Dataset extract:

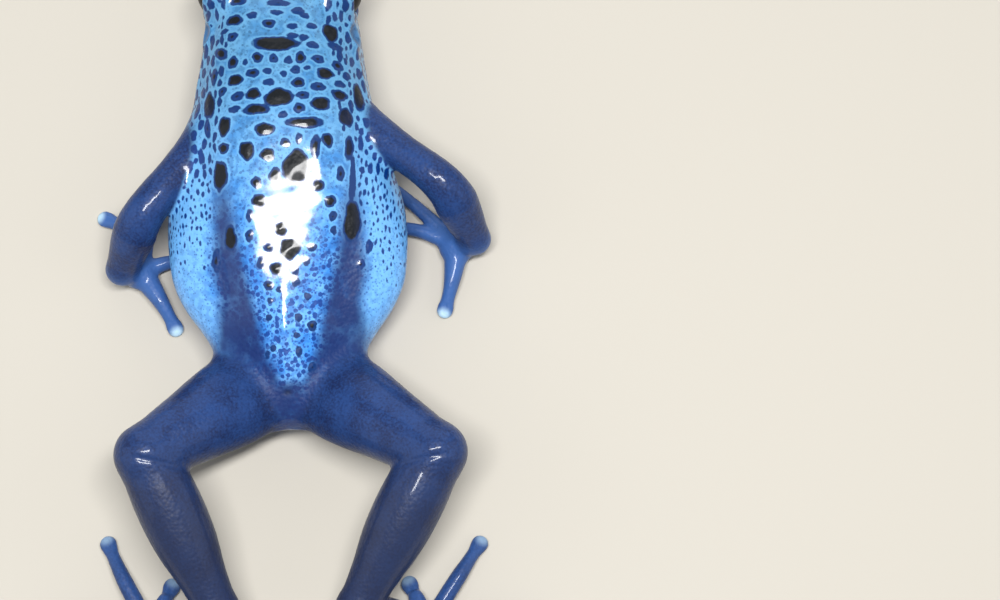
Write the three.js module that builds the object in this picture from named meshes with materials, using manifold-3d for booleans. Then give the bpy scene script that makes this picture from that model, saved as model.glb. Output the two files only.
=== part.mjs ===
// Blue poison dart frog, life size, lying with its belly on a flat surface, legs spread.
// Millimetres. +X is the frog's right, +Y its front, +Z up. While it is built the vent is at
// y = 0 and the surface at z = 0; at the end the origin moves to the middle of the footprint.
import * as THREE from 'three';
import { LoftGeometry } from 'three/addons/geometries/LoftGeometry.js';
import { mergeVertices } from 'three/addons/utils/BufferGeometryUtils.js';
import Module from 'manifold-3d';

const wasm = await Module();
wasm.setup();

// Fineness of the faceted solids
const GAP = 0.3;
const BODY_SIDES = 24;
const BODY_STEP = 2.0;
const LIMB_SIDES = 12;
const LIMB_RINGS = 4;
const DIGIT_SIDES = 8;
const END_ANGLES = [65, 30];
const BALL_SEGMENTS = 14;
const BALL_RINGS = 9;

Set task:
Copy all of the material word for word.

Correct response:
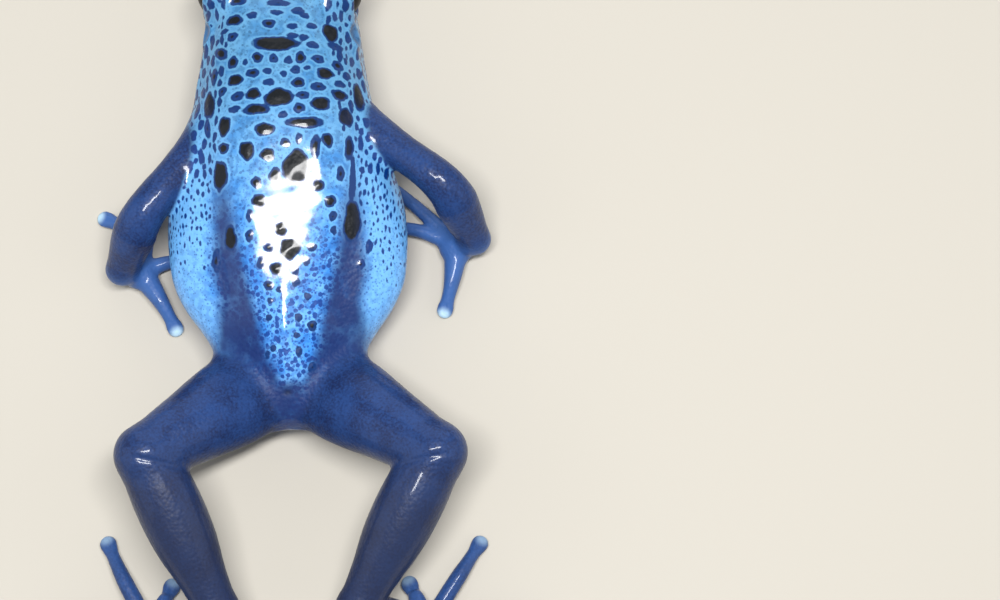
Write the three.js module that builds the object in this picture from named meshes with materials, using manifold-3d for booleans. Then give the bpy scene script that makes this picture from that model, saved as model.glb. Output the two files only.
=== part.mjs ===
// Blue poison dart frog, life size, lying with its belly on a flat surface, legs spread.
// Millimetres. +X is the frog's right, +Y its front, +Z up. While it is built the vent is at
// y = 0 and the surface at z = 0; at the end the origin moves to the middle of the footprint.
import * as THREE from 'three';
import { LoftGeometry } from 'three/addons/geometries/LoftGeometry.js';
import { mergeVertices } from 'three/addons/utils/BufferGeometryUtils.js';
import Module from 'manifold-3d';

const wasm = await Module();
wasm.setup();

// Fineness of the faceted solids
const GAP = 0.3;
const BODY_SIDES = 24;
const BODY_STEP = 2.0;
const LIMB_SIDES = 12;
const LIMB_RINGS = 4;
const DIGIT_SIDES = 8;
const END_ANGLES = [65, 30];
const BALL_SEGMENTS = 14;
const BALL_RINGS = 9;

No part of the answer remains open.